Western architects are beginning to design all over the swiftly urbanizing continent.
We all know that American architects are finding work in China, Korea, and Qatar—but Angola, Botswana, and Burundi? Africa is booming: The continent is home to seven of the 10 fastest-growing economies in the world, according to the International Monetary Fund. It is also urbanizing at astonishing speed, with rapidly rising education rates and a burgeoning middle class. Yes, in parts of Africa there are tragic clashes of violence, desperate refugees, and entrenched poverty—and growing development may only widen the socioeconomic chasms. But news reports rarely paint the complex portrait of a continent of rich resources, increasing political stability in many countries, vast and varied topographies and cultures, and a relatively youthful population of more than a billion, where one of every two people has a cell phone.
This economic growth has enormous potential for construction and architecture. As we highlighted in our recent issue on Building for Social Change, Western and African architects have long been actively, if quietly, engaged in humanitarian projects on the continent, and we are featuring some similarly significant work this month. But in addition, in the last year or so, we began to hear of more and more Western architects doing ambitious work for other kinds of clients—governments, institutions, developers—such as Perkins+Will's Chicago office, which recently completed a university campus in Angola. In a conversation we had a few months back with David Adjaye, the Tanzanian-born, British-educated architect who has offices in London, New York, and Berlin, we learned more about Africa's future growth and the role that architects could play in the sensible and sensitive development of its cities (see our interview with Adjaye).
The Aga Khan Development Network (AKDN), which has done so much to promote good architecture in the developing world through the architectural prizes it awards every three years, is now commissioning projects as well, such as plans for a new university in Tanzania, designed by the award-winning New York firm Weiss/Manfredi and the Mexican architects Legorreta + Legorreta. (The AKDN is also establishing links with some of the best young African architects through the newly formed ArchiAfrika Educational Network.) Many institutions and some private developers are also actively seeking the best proposals for projects such as eco-resorts, technology centers, housing, parks, and new town plans.
In postcolonial Africa, nascent governments spurred the design of new cities and buildings—indeed, some of the continent's most grandiose projects of recent decades helped promote the greater glory of autocratic leaders. The founding president of independent CÔte d'Ivoire, Félix Houphouët-Boigny, ruler for 33 years until his death in 1993, built the largest church in the world, based on Saint Peter's in Rome, only bigger. In this issue, we feature the Sipopo Congress Center in Equatorial Guinea —a stunning project architecturally, which serves as a meeting place for the heads of Africa's 54 nations—though we need to note that its home country has a long rap sheet of human-rights abuses. Equatorial Guinea's strongman president Teodoro Obiang Nguema Mbasogo commissioned the Istanbul firm Tabanlıoğlu Architects to design the complex, after he saw its shimmering Tripoli Convention Center, completed three years ago, in Libya (we can't help but wonder if Muammar Gaddafi provided the reference). The architects say they focused more on the mission of these projects—to promote the African Union—than on the clients.

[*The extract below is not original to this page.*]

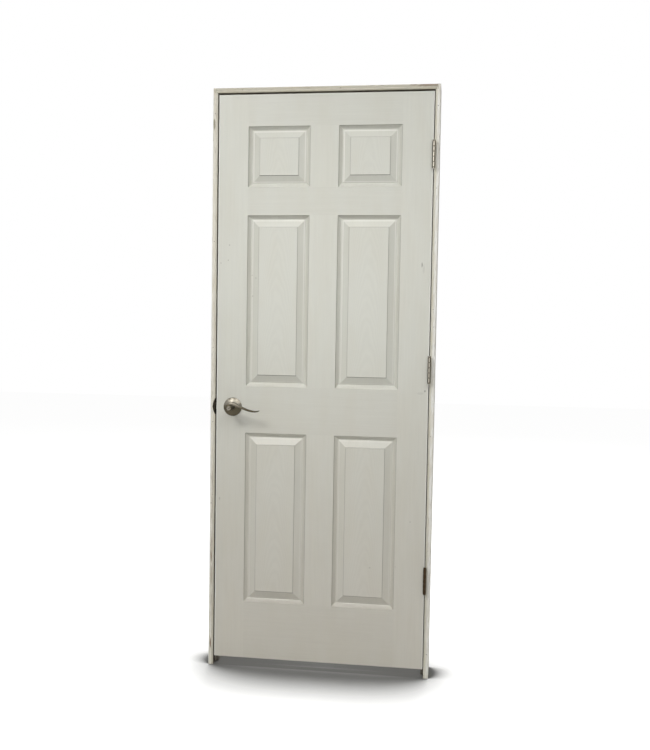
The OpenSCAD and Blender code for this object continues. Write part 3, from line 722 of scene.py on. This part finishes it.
def mesh_of(name, verts, faces, smooth=True):
    mesh = bpy.data.meshes.new(name)
    mesh.from_pydata(verts, [], faces)
    mesh.validate()
    mesh.polygons.foreach_set("use_smooth", [smooth] * len(mesh.polygons))
    return mesh


def bead(points, widths, heights, side, out, segments=6):
    """A half-round bead along points: side is its sideways direction and out its outward one."""
    verts, faces = [], []
    for p, w, h in zip(points, widths, heights):
        for k in range(segments + 1):
            a = math.pi * k / segments
            verts.append(p + side * (math.cos(a) * w / 2) + out * (math.sin(a) * h))
    step = segments + 1
    for i in range(len(points) - 1):
        for k in range(segments):
            a = i * step + k
            faces.append((a, a + 1, a + 1 + step, a + step))
    return verts, faces


class DOOR_OT_paint_leaf(bpy.types.Operator):
    """Paints the leaf's facings and its edge strips"""

    bl_idname = "door.paint_leaf"
    bl_label = "Paint the leaf"

    def execute(self, context):
        paint, wear = context.scene.door_paint, context.scene.door_wear
        dress(leaf_paint(paint), FACINGS)
        dress(pine("painted_pine_edge", paint, 0.9), EDGE_STRIPS)
        dress(pine("bare_pine_block", paint, 0.0), ("lock_block",))
        round_edges(FACINGS, wear.edge)
        return {"FINISHED"}


class DOOR_OT_paint_frame(bpy.types.Operator):
    """Paints the jambs and stops"""

    bl_idname = "door.paint_frame"
    bl_label = "Paint the frame"

    def execute(self, context):
        paint, wear = context.scene.door_paint, context.scene.door_wear
        for node, aged, highlight_share, axis, inner, outer in (
            ("hinge_jamb", 0.0, 0.95, "X", HINGE_LOW.x, HINGE_HIGH.x),
            ("strike_jamb", 0.12, 0.15, "X", STRIKE_HIGH.x, STRIKE_LOW.x),
            ("head_jamb", 0.6, 0.1, "Z", HEAD_LOW.z, HEAD_HIGH.z),
        ):
            name = f"old_latex_paint_{node}"
            made = jamb_paint(name, paint, wear, aged, highlight_share, axis, inner, outer, *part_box(node))
            dress(made, (node,))
            round_edges((node,), wear.edge)
        dress(plain_paint("latex_paint_stop", paint.jamb, paint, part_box("head_stop")[0].y), STOPS)
        return {"FINISHED"}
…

We were struck by the way the Congress Center addresses its context—how the architects artfully employed an elegant metal screen system against the brutal equatorial sun. That's the defining principle of the best design in Africa today. In 1900, 90 percent of the continent was under the yoke of European colonization, and many cities adopted European styles, from Beaux-Arts to Modernism. But what characterizes the architecture in the pages ahead is that a contemporary design sensibility is clearly inspired by local conditions: the climate, and often the materials and vernacular construction techniques.
It may seem a little myopic to look at the countries of Africa—with their disparate politics, problems, and potential—and think about architecture. But we agree with Adjaye's argument about the “architecture of governance” and how good design helps express a government's relationship with its citizens. Architecture at its best could support and enrich the cultures and aspirations of the people of this sweeping, vibrant continent.